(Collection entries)
┏━━

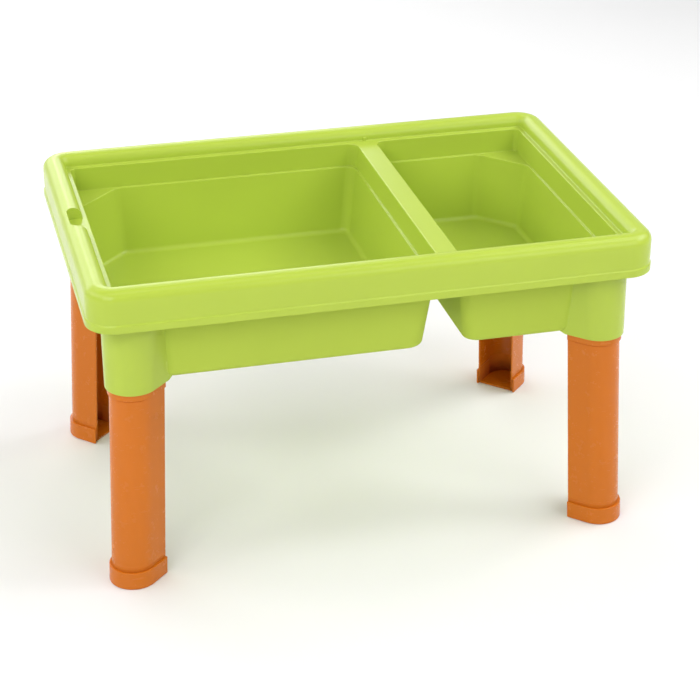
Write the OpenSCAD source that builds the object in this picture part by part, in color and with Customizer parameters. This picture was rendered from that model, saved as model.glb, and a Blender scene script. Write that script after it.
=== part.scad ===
// Sand and water table: one moulded tray with two basins, on four push-fit legs with shoes.
// Origin: on the floor under the middle of the table. +X runs along the long side, +Z is up.

/* [Table] */
// Length over the rim
table_l = 680; // [640:10:760]
// Width over the rim
table_w = 456; // [440:4:520]
// Height from the floor to the top of the rim
table_h = 399; // [390:1:430]
// Corner radius of the rim, seen from above
corner_r = 35; // [33:1:40]

/* [Rim] */
// Height of the downturned skirt, from its lower edge to the top of the rim
skirt_h = 50; // [46:1:56]
// Radius of the outer shoulder of the rim
shoulder_r = 13; // [10:1:14]
// Width of the flat on top of the rim
flat_w = 3; // [2:0.5:4]
// Radius of the inner shoulder of the rim
inner_r = 12; // [10:1:13]
// Height of the bead along the lower edge of the skirt
bead_h = 9; // [7:1:12]
// How far the bead stands out from the skirt
bead_out = 1.2; // [0.8:0.1:1.6]
// Depth of the lid seat below the top of the rim
seat_drop = 15; // [14:0.5:18]
// Width of the lid seat
seat_w = 6.3; // [5.6:0.1:8]
// Wall thickness of the tray
wall = 2.6; // [2.2:0.1:3]

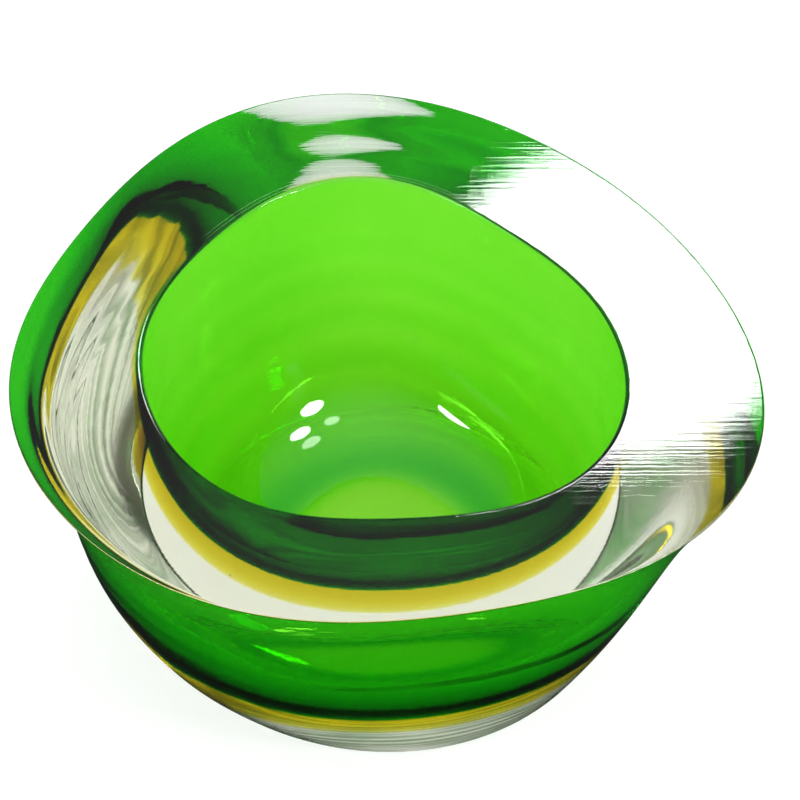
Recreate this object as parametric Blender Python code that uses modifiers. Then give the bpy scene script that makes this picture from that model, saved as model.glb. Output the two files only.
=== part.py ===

┗━━

> Instructions to follow:
Reproduce exactly the lines from the one with "Recreate this object" through the end of the entries above, both ends included.

> Solution to the problem:
Recreate this object as parametric Blender Python code that uses modifiers. Then give the bpy scene script that makes this picture from that model, saved as model.glb. Output the two files only.
=== part.py ===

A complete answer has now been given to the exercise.